JOB
A precise retyping is required of every line from the one containing "Continue the three.js" down to the one containing "weld: float = 2.2", both included, and of no other line.

DATASET EXTRACT

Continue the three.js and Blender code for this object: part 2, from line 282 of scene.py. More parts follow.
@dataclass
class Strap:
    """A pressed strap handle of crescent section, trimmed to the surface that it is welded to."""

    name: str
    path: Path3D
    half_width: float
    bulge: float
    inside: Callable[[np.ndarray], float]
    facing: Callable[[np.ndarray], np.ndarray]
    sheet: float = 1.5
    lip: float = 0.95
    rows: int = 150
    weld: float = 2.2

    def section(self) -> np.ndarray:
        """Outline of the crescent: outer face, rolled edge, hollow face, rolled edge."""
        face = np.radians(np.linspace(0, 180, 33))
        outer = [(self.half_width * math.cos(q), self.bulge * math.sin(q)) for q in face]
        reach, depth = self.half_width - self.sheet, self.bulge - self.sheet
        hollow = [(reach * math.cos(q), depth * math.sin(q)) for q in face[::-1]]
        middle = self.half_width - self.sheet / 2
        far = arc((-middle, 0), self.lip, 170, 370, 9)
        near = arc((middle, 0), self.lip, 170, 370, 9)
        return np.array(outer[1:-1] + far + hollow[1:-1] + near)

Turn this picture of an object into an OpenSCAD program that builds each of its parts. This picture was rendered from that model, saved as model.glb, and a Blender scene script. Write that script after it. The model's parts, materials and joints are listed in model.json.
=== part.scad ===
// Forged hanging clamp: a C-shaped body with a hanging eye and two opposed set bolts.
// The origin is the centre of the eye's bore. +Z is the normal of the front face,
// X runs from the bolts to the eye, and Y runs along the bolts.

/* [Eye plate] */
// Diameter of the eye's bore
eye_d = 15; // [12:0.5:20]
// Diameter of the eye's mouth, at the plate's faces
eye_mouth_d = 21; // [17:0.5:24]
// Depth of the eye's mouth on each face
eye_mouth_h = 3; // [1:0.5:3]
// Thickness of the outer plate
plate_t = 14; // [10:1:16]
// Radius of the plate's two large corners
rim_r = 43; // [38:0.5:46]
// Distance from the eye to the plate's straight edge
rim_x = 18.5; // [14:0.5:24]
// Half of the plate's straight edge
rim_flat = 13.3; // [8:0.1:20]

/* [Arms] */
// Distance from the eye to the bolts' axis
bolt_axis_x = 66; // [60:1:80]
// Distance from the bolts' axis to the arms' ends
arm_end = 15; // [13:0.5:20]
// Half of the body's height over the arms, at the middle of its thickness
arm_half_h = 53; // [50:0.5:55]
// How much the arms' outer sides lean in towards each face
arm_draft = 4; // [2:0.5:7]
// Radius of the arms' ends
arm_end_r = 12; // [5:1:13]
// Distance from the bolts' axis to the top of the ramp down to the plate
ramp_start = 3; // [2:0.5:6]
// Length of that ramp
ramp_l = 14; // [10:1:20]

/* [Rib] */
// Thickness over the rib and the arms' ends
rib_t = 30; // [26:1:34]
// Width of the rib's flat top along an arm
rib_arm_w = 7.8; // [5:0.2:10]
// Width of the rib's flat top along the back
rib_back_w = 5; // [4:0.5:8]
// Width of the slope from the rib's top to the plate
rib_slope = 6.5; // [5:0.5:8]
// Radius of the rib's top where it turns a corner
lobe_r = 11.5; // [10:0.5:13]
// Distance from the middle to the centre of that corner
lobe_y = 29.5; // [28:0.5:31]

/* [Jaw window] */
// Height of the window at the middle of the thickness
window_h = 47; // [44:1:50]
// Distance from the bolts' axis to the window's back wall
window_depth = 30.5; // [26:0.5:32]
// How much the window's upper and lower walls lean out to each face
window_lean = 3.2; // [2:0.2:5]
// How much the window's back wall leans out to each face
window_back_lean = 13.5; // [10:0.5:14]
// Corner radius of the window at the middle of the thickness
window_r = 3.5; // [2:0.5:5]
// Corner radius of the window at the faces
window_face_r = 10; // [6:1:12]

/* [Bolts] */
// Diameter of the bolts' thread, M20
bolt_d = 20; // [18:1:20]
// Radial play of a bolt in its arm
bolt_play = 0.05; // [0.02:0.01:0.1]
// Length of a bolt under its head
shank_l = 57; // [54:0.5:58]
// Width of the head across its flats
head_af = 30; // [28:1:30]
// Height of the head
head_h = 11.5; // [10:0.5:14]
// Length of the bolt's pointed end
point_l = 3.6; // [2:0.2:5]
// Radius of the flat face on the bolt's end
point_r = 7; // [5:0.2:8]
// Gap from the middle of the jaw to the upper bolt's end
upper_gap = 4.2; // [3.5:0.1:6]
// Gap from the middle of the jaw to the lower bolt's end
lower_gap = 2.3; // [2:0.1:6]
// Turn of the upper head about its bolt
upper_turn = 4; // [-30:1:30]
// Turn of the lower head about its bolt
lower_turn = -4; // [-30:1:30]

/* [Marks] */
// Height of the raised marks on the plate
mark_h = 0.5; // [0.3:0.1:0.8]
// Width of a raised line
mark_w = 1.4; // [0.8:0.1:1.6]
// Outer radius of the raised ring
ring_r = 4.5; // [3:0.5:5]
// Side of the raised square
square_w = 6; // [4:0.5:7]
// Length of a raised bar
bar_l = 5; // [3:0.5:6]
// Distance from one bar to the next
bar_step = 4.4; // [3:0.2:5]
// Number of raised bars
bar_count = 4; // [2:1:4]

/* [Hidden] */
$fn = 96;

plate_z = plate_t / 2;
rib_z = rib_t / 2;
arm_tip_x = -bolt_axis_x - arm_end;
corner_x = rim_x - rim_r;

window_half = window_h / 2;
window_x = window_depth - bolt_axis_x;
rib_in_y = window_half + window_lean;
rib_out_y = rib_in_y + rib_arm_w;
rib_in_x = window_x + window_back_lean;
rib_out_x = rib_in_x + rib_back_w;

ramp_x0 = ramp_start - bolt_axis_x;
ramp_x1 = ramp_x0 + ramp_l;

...

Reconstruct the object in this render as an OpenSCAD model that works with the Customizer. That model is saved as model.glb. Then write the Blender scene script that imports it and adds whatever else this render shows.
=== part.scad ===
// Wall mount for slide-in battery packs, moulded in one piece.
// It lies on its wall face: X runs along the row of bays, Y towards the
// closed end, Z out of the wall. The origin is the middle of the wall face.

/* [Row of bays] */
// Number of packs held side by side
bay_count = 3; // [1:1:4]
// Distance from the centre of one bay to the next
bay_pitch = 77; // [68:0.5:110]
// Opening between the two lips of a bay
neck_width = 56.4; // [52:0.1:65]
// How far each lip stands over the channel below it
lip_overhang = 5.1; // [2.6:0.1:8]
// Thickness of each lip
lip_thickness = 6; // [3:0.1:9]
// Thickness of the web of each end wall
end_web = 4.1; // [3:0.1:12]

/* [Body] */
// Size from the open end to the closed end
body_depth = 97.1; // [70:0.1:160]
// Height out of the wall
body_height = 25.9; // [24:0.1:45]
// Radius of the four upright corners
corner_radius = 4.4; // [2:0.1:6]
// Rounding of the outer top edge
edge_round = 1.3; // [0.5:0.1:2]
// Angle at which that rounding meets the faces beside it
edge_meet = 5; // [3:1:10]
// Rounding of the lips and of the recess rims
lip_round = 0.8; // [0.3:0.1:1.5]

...

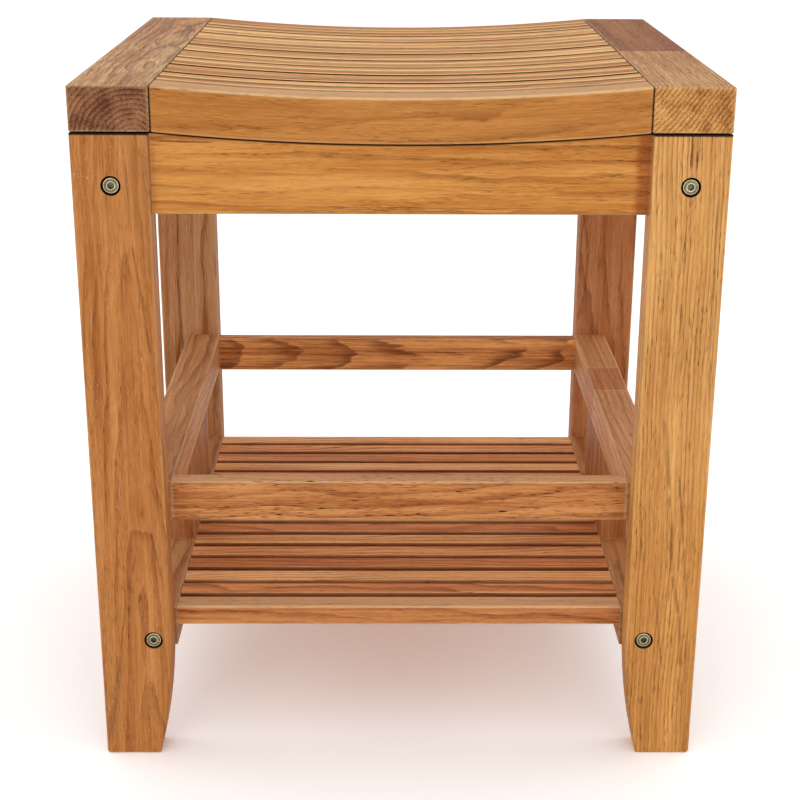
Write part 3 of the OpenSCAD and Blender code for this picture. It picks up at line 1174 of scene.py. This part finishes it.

ANSWER FOR THIS EXERCISE
Continue the three.js and Blender code for this object: part 2, from line 282 of scene.py. More parts follow.
@dataclass
class Strap:
    """A pressed strap handle of crescent section, trimmed to the surface that it is welded to."""

    name: str
    path: Path3D
    half_width: float
    bulge: float
    inside: Callable[[np.ndarray], float]
    facing: Callable[[np.ndarray], np.ndarray]
    sheet: float = 1.5
    lip: float = 0.95
    rows: int = 150
    weld: float = 2.2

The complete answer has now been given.